Make a substitution to express the integrand as a rational
function and then evaluate the integral.
\int \frac{x^{3}}{\sqrt[3]{x^{2}+1}}dx

Homework Equations

The Attempt at a Solution

I didn't know what to substitute using their directions, but I got the answer (I think), could someone tell me if my answer is right and how to do it using the directions.
u=x^{2} \\du=2xdx
\int \frac{u}{\sqrt[3]{u+1}} du
v=u+1 \\dv=du
\int \frac{v-1}{\sqrt[3]{v}} dv = \int v^{\frac{2}{3}}-v^{\frac{-1}{3}}dv
Therefore the answer is:
\frac{3(x^{2}+1)^{\frac{5}{3}}}{5}-\frac{3(x^{2}+1)^{\frac{2}{3}}}{2}+C

 

[Dick]

Homework Statement

Make a substitution to express the integrand as a rational
function and then evaluate the integral.
\int \frac{x^{3}}{\sqrt[3]{x^{2}+1}}dx

Homework Equations

The Attempt at a Solution

I didn't know what to substitute using their directions, but I got the answer (I think), could someone tell me if my answer is right and how to do it using the directions.
u=x^{2} \\du=2xdx
\int \frac{u}{\sqrt[3]{u+1}} du
v=u+1 \\dv=du
\int \frac{v-1}{\sqrt[3]{v}} dv = \int v^{\frac{2}{3}}-v^{\frac{-1}{3}}dv
Therefore the answer is:
\frac{3(x^{2}+1)^{\frac{5}{3}}}{5}-\frac{3(x^{2}+1)^{\frac{2}{3}}}{2}+C

I think you mislaid a 1/2 factor.
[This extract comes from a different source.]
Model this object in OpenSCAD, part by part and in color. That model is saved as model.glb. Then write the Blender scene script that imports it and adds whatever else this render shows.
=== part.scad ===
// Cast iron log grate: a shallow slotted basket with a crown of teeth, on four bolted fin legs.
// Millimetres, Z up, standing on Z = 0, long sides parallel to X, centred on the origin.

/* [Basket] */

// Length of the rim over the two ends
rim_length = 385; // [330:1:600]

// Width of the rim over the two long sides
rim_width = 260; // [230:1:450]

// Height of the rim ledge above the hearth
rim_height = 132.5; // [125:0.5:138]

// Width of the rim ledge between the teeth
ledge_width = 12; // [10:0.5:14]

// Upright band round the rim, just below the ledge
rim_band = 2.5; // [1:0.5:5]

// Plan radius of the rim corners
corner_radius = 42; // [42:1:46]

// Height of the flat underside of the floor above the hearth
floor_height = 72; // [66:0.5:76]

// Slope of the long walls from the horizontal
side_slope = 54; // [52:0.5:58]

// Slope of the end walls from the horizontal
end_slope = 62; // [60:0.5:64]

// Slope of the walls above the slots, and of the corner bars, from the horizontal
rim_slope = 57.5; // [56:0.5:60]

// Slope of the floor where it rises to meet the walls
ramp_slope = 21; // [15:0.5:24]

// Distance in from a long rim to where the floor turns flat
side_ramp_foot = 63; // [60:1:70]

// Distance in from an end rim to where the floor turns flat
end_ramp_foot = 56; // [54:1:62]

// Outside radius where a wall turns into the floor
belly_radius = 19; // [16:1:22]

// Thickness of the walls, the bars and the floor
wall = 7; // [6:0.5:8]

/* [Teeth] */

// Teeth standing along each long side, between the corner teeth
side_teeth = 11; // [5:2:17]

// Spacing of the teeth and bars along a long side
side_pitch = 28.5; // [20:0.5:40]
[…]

But why not substitute u=x^2+1 to begin with?

 

[iRaid]

I think you mislaid a 1/2 factor. But why not substitute u=x^2+1 to begin with?
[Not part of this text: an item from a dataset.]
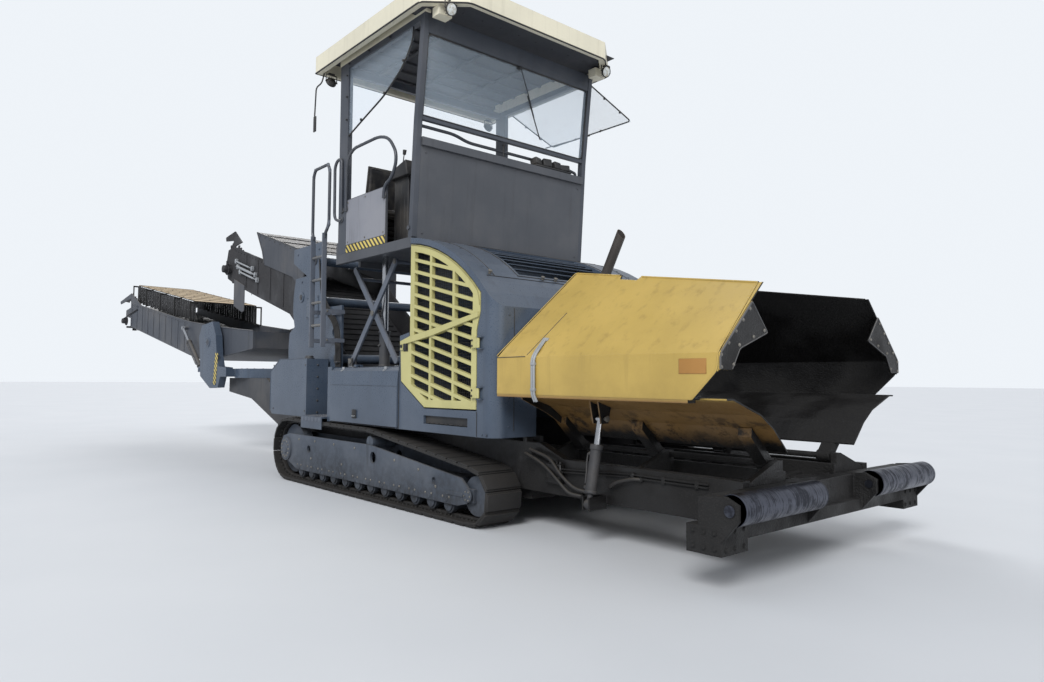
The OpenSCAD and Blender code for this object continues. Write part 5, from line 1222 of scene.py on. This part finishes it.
pods, keys = (bmesh.new() for _ in range(2))
for way in (1, -1):
    for y in (760, 900, 1030):
        foot = at(4430 + (y - 760) * 0.25, way * y, 3706)
        tube(pods, [foot, foot + Vector((0.012, 0, 0.09)), foot + Vector((0.03, 0, 0.15))], 6, bend=0.03)
        turned_bar(pods, foot - Vector((0, 0, 0.012)), foot + Vector((0.004, 0, 0.03)), 30, 13, 18)
        turned_bar(pods, foot + Vector((0.024, 0, 0.12)), foot + Vector((0.036, 0, 0.175)), 18, 22, 16, 6)
    for i in range(4):
        for j in range(6):
            s, y, z = 4560 + i * 30, way * (760 + j * 48), 3676 - i * 5
            brick(keys, s, s + 20, y - 14, y + 14, z, z + 14, 3)
    # Hand wheel and column between the seat and the front wall
    hub = at(4200, way * 860, 3640)
    tube(pods, [at(4040, way * 860, 2805), at(4060, way * 860, 3400), hub], 24, bend=0.1, sides=5)
    tilt = Matrix.Translation(hub) @ turn("Y", -32)
    rim = round_places(28, 0.19)
    tube(pods, [tilt @ Vector((x, y, 0.02)) for x, y in rim + rim[:1]], 13, bend=0.002, sides=5)
    for x, y in round_places(3, 0.187):
        tube(pods, [hub, tilt @ Vector((x, y, 0.02))], 9)
    turned_bar(pods, tilt @ Vector((0, 0, -0.03)), tilt @ Vector((0, 0, 0.03)), 42, 34, 24, 4)
piece("levers_and_wheels", pods, plastic, "platform")
key_caps = painted("key_caps", (120, 122, 128), worn=0.4, dusty=0.3, grimy=0.2, gloss=0.5)
piece("console_keys", keys, key_caps, "platform")
mat_rubber = painted("floor_mat", (44, 45, 48), worn=0.2, dusty=0.8, grimy=0.4, gloss=0.75)
mat = bmesh.new()
for k in range(36):
    y = -1120 + k * 62
    brick(mat, 4010, 5560, y, y + 40, 2801, 2806, 2)
piece("floor_mat", mat, mat_rubber, "platform")


# ---- Seats: vinyl cushions on steel pans, folded suspension boots and the side consoles -------
# Foam pads in black vinyl, sewn in three channels with piping round the top; they rest on a
# pressed pan and lean on a moulded back shell, as on any works machine's sprung seat.
vinyl, tree, shader = blank("seat_vinyl")
place = add(tree, "TexCoord", out="Object")
pores = add(tree, "TexVoronoi", {"Vector": place, "Scale": 420.0}, "Distance")
rubbed = noise(tree, place, 6.0, 7.0, 0.65)
creased = noise(tree, add(tree, "Mapping", {"Vector": place, "Scale": (9.0, 30.0, 9.0)}), 1.0, 6.0)
faded = share_of(tree, rubbed, 0.42, 0.66)
tree.links.new(mixed(tree, faded, rgb(30, 30, 33), rgb(62, 59, 56)), shader.inputs["Base Color"])
tree.links.new(share_of(tree, rubbed, 0.35, 0.7, 0.38, 0.62), shader.inputs["Roughness"])
grain = sum_of(tree, times(tree, pores, 0.25), creased)
tree.links.new(add(tree, "Bump", {"Strength": 0.35, "Distance": 0.003, "Height": grain}), shader.inputs["Normal"])
shader.inputs["Specular IOR Level"].default_value = 0.4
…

Yeah that works too, and I did forget the 1/2. Yeah I could do the u=x^2+1 too, idk what I was thinking lol. But is there any other way to do it using the directions?

 

[Dick]

Yeah that works too, and I did forget the 1/2. Yeah I could do the u=x^2+1 too, idk what I was thinking lol. But is there any other way to do it using the directions?
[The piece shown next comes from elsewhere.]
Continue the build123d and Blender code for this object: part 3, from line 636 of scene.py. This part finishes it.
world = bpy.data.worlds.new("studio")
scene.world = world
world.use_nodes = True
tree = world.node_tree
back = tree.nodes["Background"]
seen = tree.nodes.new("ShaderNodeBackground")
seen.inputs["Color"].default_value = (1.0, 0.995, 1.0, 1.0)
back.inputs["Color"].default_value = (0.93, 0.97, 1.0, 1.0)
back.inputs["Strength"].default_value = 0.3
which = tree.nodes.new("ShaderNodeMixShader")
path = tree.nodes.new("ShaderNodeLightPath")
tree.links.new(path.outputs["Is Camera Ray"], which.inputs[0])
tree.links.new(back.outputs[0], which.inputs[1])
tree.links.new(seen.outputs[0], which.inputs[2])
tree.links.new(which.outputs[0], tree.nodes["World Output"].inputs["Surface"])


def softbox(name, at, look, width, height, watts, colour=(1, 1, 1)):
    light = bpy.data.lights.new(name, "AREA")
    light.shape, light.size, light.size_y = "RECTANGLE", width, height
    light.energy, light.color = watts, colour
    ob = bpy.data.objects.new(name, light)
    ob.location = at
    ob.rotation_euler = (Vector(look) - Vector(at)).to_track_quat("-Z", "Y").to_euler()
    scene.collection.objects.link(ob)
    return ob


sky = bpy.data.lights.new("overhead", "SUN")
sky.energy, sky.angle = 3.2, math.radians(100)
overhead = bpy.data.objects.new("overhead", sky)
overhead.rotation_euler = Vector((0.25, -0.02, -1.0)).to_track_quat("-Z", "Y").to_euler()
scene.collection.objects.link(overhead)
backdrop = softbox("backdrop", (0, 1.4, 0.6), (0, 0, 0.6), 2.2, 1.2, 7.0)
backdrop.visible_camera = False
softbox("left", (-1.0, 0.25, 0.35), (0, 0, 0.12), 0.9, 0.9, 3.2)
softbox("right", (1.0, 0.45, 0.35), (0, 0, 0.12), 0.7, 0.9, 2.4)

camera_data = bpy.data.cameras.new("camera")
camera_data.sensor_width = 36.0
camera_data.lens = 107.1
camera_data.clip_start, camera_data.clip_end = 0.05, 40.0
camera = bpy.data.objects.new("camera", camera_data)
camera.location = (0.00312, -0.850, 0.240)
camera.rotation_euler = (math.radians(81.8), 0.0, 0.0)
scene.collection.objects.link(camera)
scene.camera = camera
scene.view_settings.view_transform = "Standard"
If you want to rationalize it completely try u^3=x^2+1.

 

[iRaid]

If you want to rationalize it completely try u^3=x^2+1.

What does du become then?
du=\frac{2}{3}\frac{x}{(x^2+1)^{\frac{2}{3}}}?

Idk what I'd do with that :\

 

[Dick]

What does du become then?
du=\frac{2}{3}\frac{x}{(x^2+1)^{\frac{2}{3}}}?

Idk what I'd do with that :\

3u^2du=2xdx. The usual routine. Just keep going.

 

[iRaid]

Am I going about this the right way:
u^{3}=x^{2}+1\\3u^{2}du=2xdx\\\frac{3}{2} \int \frac{(u^{3}-1)(u^{2})}{u}du
=\int u^{4}-udu

 

[Dick]

Am I going about this the right way:
u^{3}=x^{2}+1\\3u^{2}du=2xdx\\\frac{3}{2} \int \frac{(u^{3}-1)(u^{2})}{u}du
=\int u^{4}-udu

Looks ok to me. In terms of x it's the same answer you got before, right?

 

[iRaid]

Looks ok to me.

Seems like a much easier way to do this. I didn't know you could take the derivative of each side of the u-substitution like that also.

Thanks for the help :)